As the King and Legislature were the pledged defenders of the purity and integrity of that Church, this was perhaps a mode as unobjectionable as any which could have been substituted for it, and it possessed the advantage of being free from the turmoil and party feeling which have always been generated by proceedings in the way of popular election. The mode, however, in which this presentation is made is, after all, of minor importance, it being understood that it is upon the responsibility of the Bishop himself that the solemn rite at last takes place. No earthly authority can compel him to lay his hands upon what he may conceive an unworthy head, or can presume to dispense with his concurrence, and arrogantly assume to itself the power to confer the Holy Ghost. The solemn words in which the offices of Bishop, Priest, and Deacon, are respectively conferred, are annexed to these pages, and from their perusal it will be seen how impious it would be, in any one but the deputed minister of Heaven, to utter them over a fellow-mortal, or to conceive that he, whatever his earthly rank or station, could bestow, or even aid in bestowing, the gifts imparted thereby.

Many ages ago the civil rulers of our country recognised the principle that a Christian nation should, as such, consider itself a branch of the Apostolical Church of Christ; they therefore acknowledged, and gave temporal dignity, and a voice in the general councils of the state to her ministers; privileges which they to the present day enjoy. And the Church, on her part, the above principle having been adopted by the State, acknowledged the head of that State, the. King, to be her temporal head; investing him with that general supremacy in ecclesiastical affairs, which he already possessed in civil. But we are not thence to infer that she gave, or that she could give, to an earthly monarch, or to his temporal legislature, the right to interfere with things spiritual, with her Doctrines, with her Liturgy, with the ministration of her Sacraments, or with the positions, relative to each other, of her Bishops, Priests, and Deacons.

When corruptions, prevalent among the professedly Christian world, render it necessary for her to state the substance of her faith in articles, (as was done in A.D. 1562,) or when circumstances appear to require any change or variation either in the forms of her Liturgy, or in her general internal government, the King has the constitutional power of summoning the houses of convocation, a sort of ecclesiastical parliament composed of Bishops or Clergy, from which alone such changes can fitly or legally emanate.

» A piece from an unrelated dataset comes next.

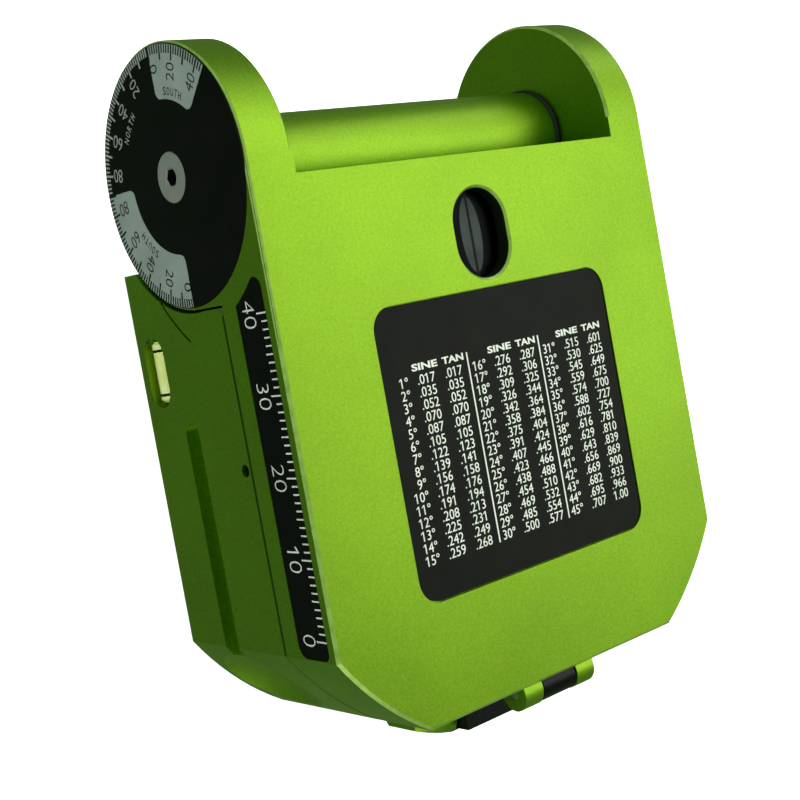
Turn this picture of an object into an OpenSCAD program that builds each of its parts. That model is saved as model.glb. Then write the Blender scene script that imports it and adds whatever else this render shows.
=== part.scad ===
// Pocket transit, closed: a compass in a hinged case with folding sights.
// Millimetres. X runs across the case, Y toward the lid's hinge, Z up.
// The compass axis stands on the origin and the case's underside is Z 0.

/* [Case] */
// Width of the case across its ears
body_w = 70.2; // [69.6:0.1:74]
// Thickness of the closed case
thick = 33.8; // [33.6:0.1:36]
// Height of the lid above the seam
lid_h = 10.7; // [10.4:0.1:11.6]
// Distance from the compass axis to the lid's hinge axis
hinge_y = 38.2; // [38:0.1:41]
// Distance from the compass axis to the front face
front_y = 35.1; // [34.8:0.1:36]
// Radius that rounds the two front corners, about the compass axis
corner_r = 41.9; // [41:0.1:44]
// Width of the bevel along the outer edges
bevel = 0.4; // [0.2:0.1:0.6]

/* [Hinge] */
// Radius of the barrel between the ears
barrel_r = 6.95; // [6.2:0.05:7.4]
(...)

Such are the circumstances under which a branch of Christ’s Church is domiciled among us, and claims over us, while acting according to His Spirit, the delegated authority of her Founder. She makes no pretensions to that immediate inspiration of the Spirit which, by positively securing her ministers from error, would clothe her decisions with absolute infallibility. She puts the Bible into the hand of every member of her communion, and calls upon him to believe nothing as necessary to salvation which shall not appear, upon mature examination, to be set down therein, or at least to be capable of being proved thereby; but showing, at the same time, her authority as its appointed interpreter, she cautions him not rashly, or without having fully weighed the subject, to dissent from her expositions, the results of the accumulated learning and labour of centuries. She warns him not, without cause, to run the risk of incurring the fearful sin of schism, or unnecessary separation from, and violation of the unity of Christ’s fold; a sin of which, surely, none can think lightly, who remembers the Saviour’s affecting and repeated prayer, (see John xvii.) that His followers might be one, even as He and His Almighty Father were one. She bids him in that Bible itself read her credentials; she there exhibits, in the recorded indications of her Lord and Master’s will, the rock on which she is built; the foundation which, whatever changes may convulse the globe around it, is to abide, unmoved and immoveable, till time shall be no more.

The duties which our knowledge of these things, Brethren of the Laity, makes incumbent upon us, are almost too clear to need recapitulation. Filial love and affectionate reverence toward the collective Church, and toward those, her Pastors and Masters, who are set in spiritual authority over us; a zeal for’ the inculcation of her pure doctrine and the extension of her heavenly fold; a determination in evil report and in good report to stand by her, and to approve ourselves her faithful members and children; these, and such feelings as these, are, by our bond of communion with her, peremptorily required of us; these let us make it the business of our lives to cultivate and comply with; and if tempted, as any one of us may be, hastily and needlessly to forsake her hallowed pale, let us reply to the temptation by addressing her in words somewhat similar to those of Peter to his Divine Master, "To whom shall we go? Thou hast the words of eternal "life; and we believe and are sure that Thou art the" Minister and Representative of "Christ, the Son of the living God."


APPENDIX.

THE following are the words addressed respectively to Bishops, Priests, and Deacons, when their offices are conferred upon them by the laying on of hands.

TO A BISHOP.

"Receive the Holy Ghost, for the Office and Work of a Bishop in the Church of God, now committed unto Thee by the Imposition of our hands; in the name of the Father, and of the Son, and of the Holy Ghost. Amen. And remember that thou stir up the grace of God which is given thee by this Imposition of our hands; for God hath not given us a Spirit of fear, but of power, and love, and soberness."

TO A PRIEST.

"Receive the Holy Ghost for the Office and Work of a Priest in the Church of God, now committed unto thee by the Imposition of our hands. Whose sins thou dost forgive, they are forgiven; and whose sins thou dost retain, they are retained. And be thou a faithful dispenser of the Word of God, and of His holy Sacraments; in the name of the Father, and of the Son, and of the Holy Ghost. Amen."

TO A DEACON.

"Take thou the authority to execute the Office of a Deacon in the Church of God committed unto thee; in the name of the Father, and of the Son, and of the Holy Ghost. Amen."